New Forum, Website for Gay and Lesbian Conservatives Explores "Redefining the Gay Agenda" at Chicago Conference

July 17, 2001 Facebook Twitter LinkedIn Blogger Tumblr

(WASHINGTON, DC) – With a new look and expanded operations, the Liberty Education Forum (LEF), a Washington, D.C.-based think tank and policy organization, will debut at its "Liberty For All" National Leadership Conference in Chicago this weekend.

"The mission of the Liberty Education Forum is to work toward achieving individual freedom and fairness for gay Americans by applying the principles of individual rights, individual responsibilities, free markets and limited government," said Robert J. Kabel, Chairman of LEF. "With the election of a new administration in our nation's capital, LEF is now positioned to become an important vehicle for fresh and constructive ideas about federal policies that affect the daily lives of gay and lesbian Americans."

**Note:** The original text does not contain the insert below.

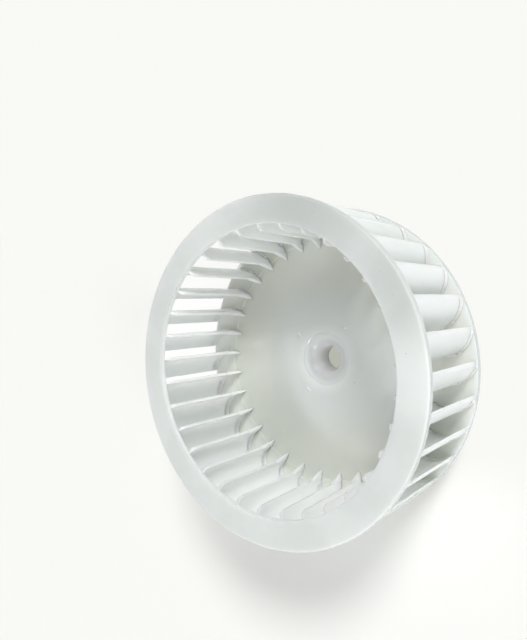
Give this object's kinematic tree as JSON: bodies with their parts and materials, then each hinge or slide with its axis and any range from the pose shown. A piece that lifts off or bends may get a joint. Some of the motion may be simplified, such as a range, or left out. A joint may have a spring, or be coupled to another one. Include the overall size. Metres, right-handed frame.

Liberty Education Forum (LEF) has evolved over the past six years, since its founding as the Log Cabin Education Fund. LEF was originally established to provide a non-partisan education and research component to complement the work of the Log Cabin Republicans, a gay and lesbian organization. But with a full-scale launching on July 21, 2001, the Liberty Education Forum is a brand new, non-partisan educational think tank that is dedicated to new ideas and new directions for the gay community, with a centrist approach.

The "Liberty For All" Conference, being held on Saturday, July 21 at the Swissotel Chicago, will also feature the debut of a centerpiece of its operations – the national LEF website [www.libertyeducationforum.org]. The website will debut with analysis on key issues, such as hate crimes, AIDS policy, anti-discrimination policies and economic fairness in tax policy for gay families, as well as invite visitors to participate in a National Survey of opinion.

"Beginning on July 21, visitors to the LEF website will find articles, white papers and interactive discussion on perspectives people may not have seen before, ideas that are provocative and unique, and issues that have long been important to all of us, but never brought to the forefront of the so-called gay agenda," Kabel said.

One of the articles appearing on launch day – July 21 – will be a legal memorandum prepared by Trevor Potter, Esq., Laura Foggan, Esq., and Meredith Fuchs, Esq., entitled "In Support of Federal Executive Order 13087." This document, commissioned by LEF in January 2001 and not publicly released until now, is a definitive case in favor of retention of the federal executive order protecting gay and lesbian federal employees from discrimination. The memo was circulated to the Bush-Cheney transition in January 2001, and to the Bush Administration in its early weeks.

A panel discussion, entitled "Redefining the Gay Agenda," will open the conference. Participants will include Verna Eggleston, executive director of the Hetrick-Martin Institute, New York, NY; State Representative Steve May (R-AZ), Bob Roehr, Washington correspondent for the Bay Area Reporter and other gay newspapers nationwide; Hastings Wyman, syndicated columnist and editor of Southern Political Report, and Washington, D.C. Councilmember David Catania (R).